An anti-air missile bracket on JASON 406 caught on the arresting wire and started a counter-clockwise spin on the fighter. It slid on its belly down the flight deck at nearly 95 miles per hour before falling off.
According to the investigation, the snag and the subsequent rotation was a lucky break for Vinson and its crew.
“This likely kept the MA fuselage wreckage from impacting other personnel, ground equipment and aircraft parked on the fourth row of CVN-70’s bow,” reads the report.
As JASON 406 hurtled down the deck, flying debris from the crash injured the sailors. In addition, debris from the crash damaged an EA-18G Growler on the deck of Vinson, causing more than $2.5 million in damage to the aircraft. The crash also caused an estimated $120,000 of damage by gouging the flight deck, according to the report.
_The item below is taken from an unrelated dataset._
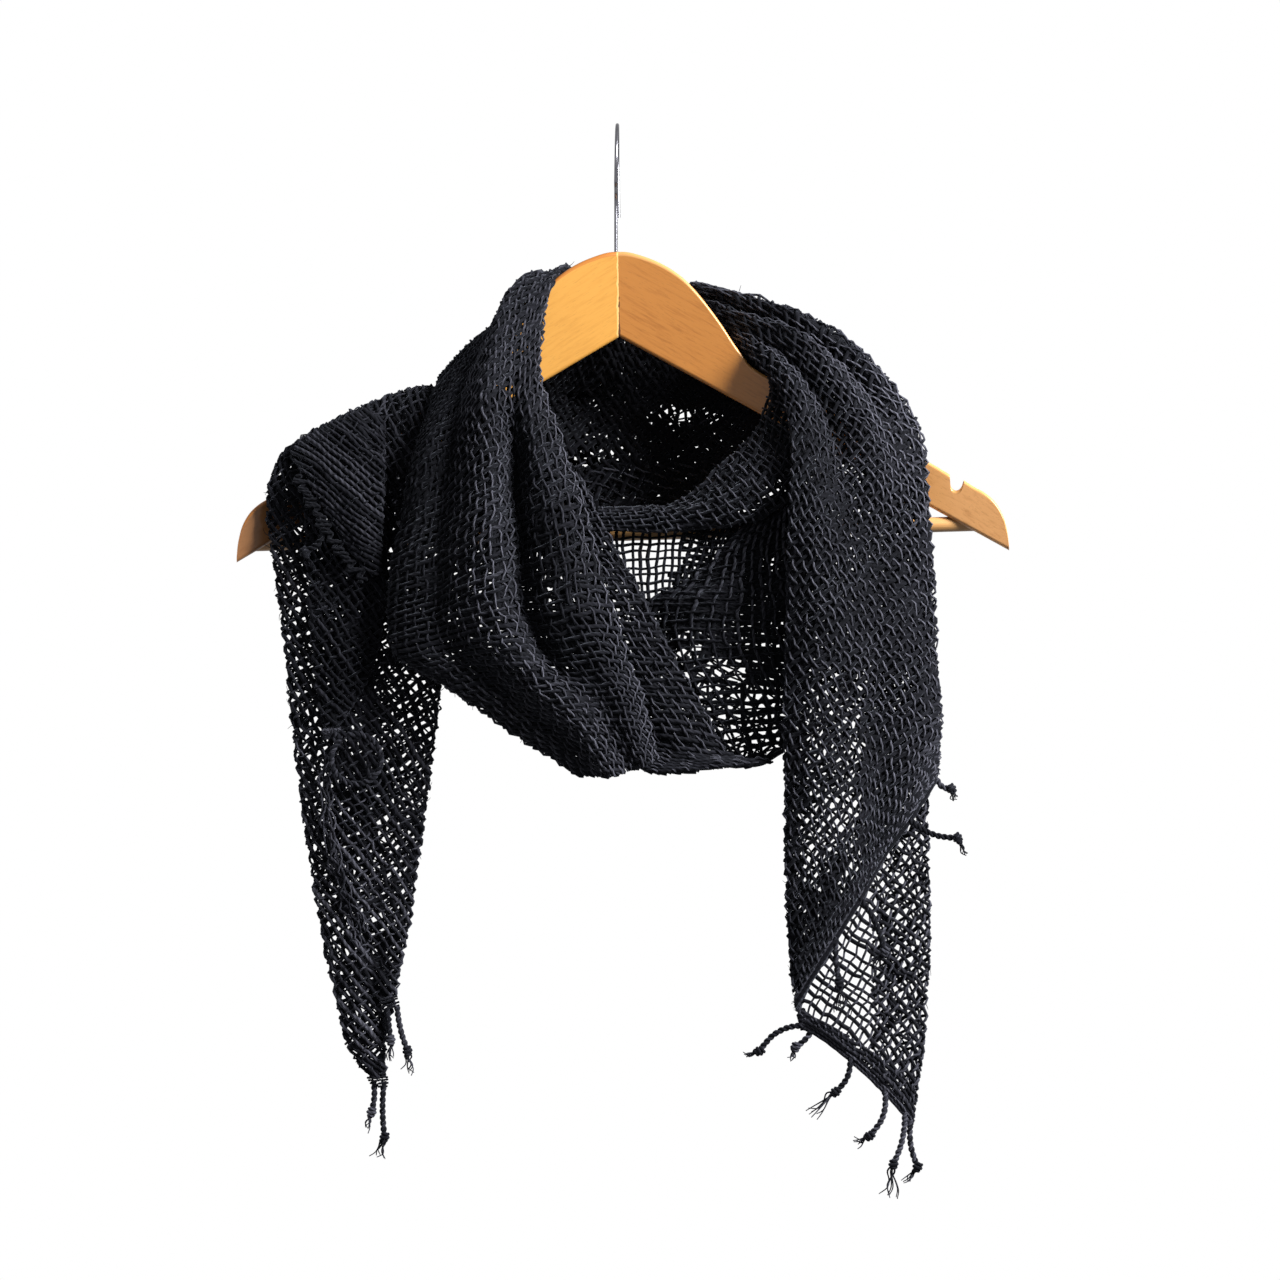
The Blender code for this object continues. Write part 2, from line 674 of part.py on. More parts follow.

Following the crash, the crew quickly began damage control procedures and was able to quickly clear the flight deck, USNI News previously reported.
“Within 30 to 45 minutes, we were ready to receive aircraft,” a service official told USNI News last year. “The USS Lincoln was nearby, so they went and got a drink of gas at the Lincoln and then came back to us that same night.”
The Navy recovered JASON 406 a month later using unmanned vehicles deployed from the commercial platform DSCV Picasso.
Ultimately, investigators determined that “pilot error was the cause of the mishap. However, the error was not conducted in a reckless manner nor with malicious intent,” reads the report.
A Navy spokesman told USNI News that, due to the crash, the pilot has been removed from flight status but is still in the service.
Additionally, investigators recommended that F-35C pilots to always use Approach Power Compensation Mode (APC)/Delta Flight Path (DFP) throttle assists and that heads-up displays include additional audible indicators showing when flight aids are activated. The investigation board did not recommend eliminating the Sierra Hotel breaks in the future.